Devant la classe, Isabelle Samain lit le Dormeur du val d’Arthur Rimbaud. Et votre personnage se demande si les mots ne seraient pas le moyen d’approcher la jeune fille. Le rapport à l’écriture, c’est une façon d’être aux autres ?
François Morel Il veut même la séduire avec les mots ! J’étais bon en récitation et en rédaction, je n’ai pas tellement changé. À 58 ans, je suis toujours le même. Je suis toujours aussi mauvais en sport et en bricolage.
Votre personnage égratigne au passage ses petits camarades, ses parents forcément liberticides…
François Morel Il est révolté. Mais quand il part trop longtemps de chez ses parents, il a envie de revenir. Parce qu’il trouve que les draps blancs, ce n’est quand même pas mal, surtout après un séjour sous une tente trempée…
Chroniques, chansons, roman… comment gérez-vous ces différences de temporalité dans l’écriture ?
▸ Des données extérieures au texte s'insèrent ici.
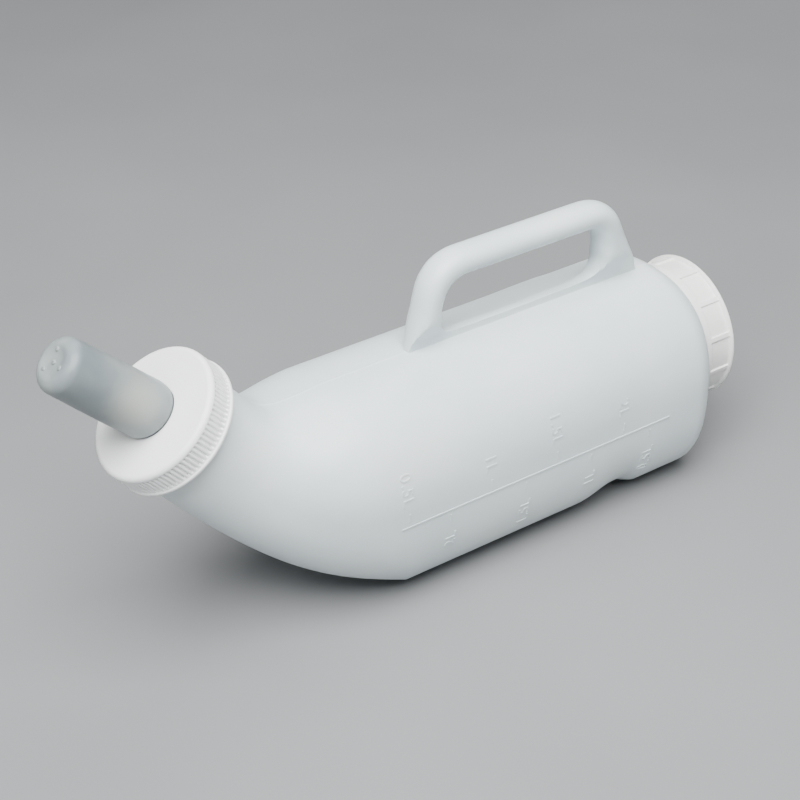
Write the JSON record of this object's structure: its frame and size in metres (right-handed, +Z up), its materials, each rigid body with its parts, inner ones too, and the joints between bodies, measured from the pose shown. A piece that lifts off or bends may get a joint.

François Morel C’est une gymnastique, l’écriture : avec l’âge, je me rends compte qu’on écrit surtout parce qu’on y est obligé. Jusque-là, l’écriture venait après la comédie, le jeu, la scène. Maintenant, j’écris tous les jours. On m’a demandé des chroniques et je m’exécute bien volontiers. Mais ce n’est peut-être pas sur l’actualité la plus brûlante que je me sens le plus à l’aise. Quand j’écris des textes politiques, en général, je les envoie à un copain pour être bien sûr que je ne dis pas trop de bêtises. Alors que dans ce roman, j’écris sur ce plaisir, quand on est petit, de crier des mots grossiers devant une falaise, que l’écho répète. Au bout d’un moment, comme on s’ennuie un peu, on espère que l’écho va dire autre chose. C’est une impression qu’on a souvent à 6 ans, et moins à 58. Mais retrouver ce plaisir, cette distance, ça permet d’écrire sur des sentiments extrêmement précis.
Vous allez écrire dans Siné Mensuel désormais ?
François Morel J’ai rencontré Catherine Sinet dans un TER qui nous menait vers Caen. Elle m’a demandé d’écrire des petits papiers sur des « coups de boule », comme elle dit, ça m’amuse. L’autre jour, elle m’a appelé en me disant : « Si tu veux être dans le prochain numéro, il faut que tu me rendes ta copie dans dix jours. » J’ai lu le journal, et je lui ai envoyé mon texte trois heures après. Ça fait garçon sérieux.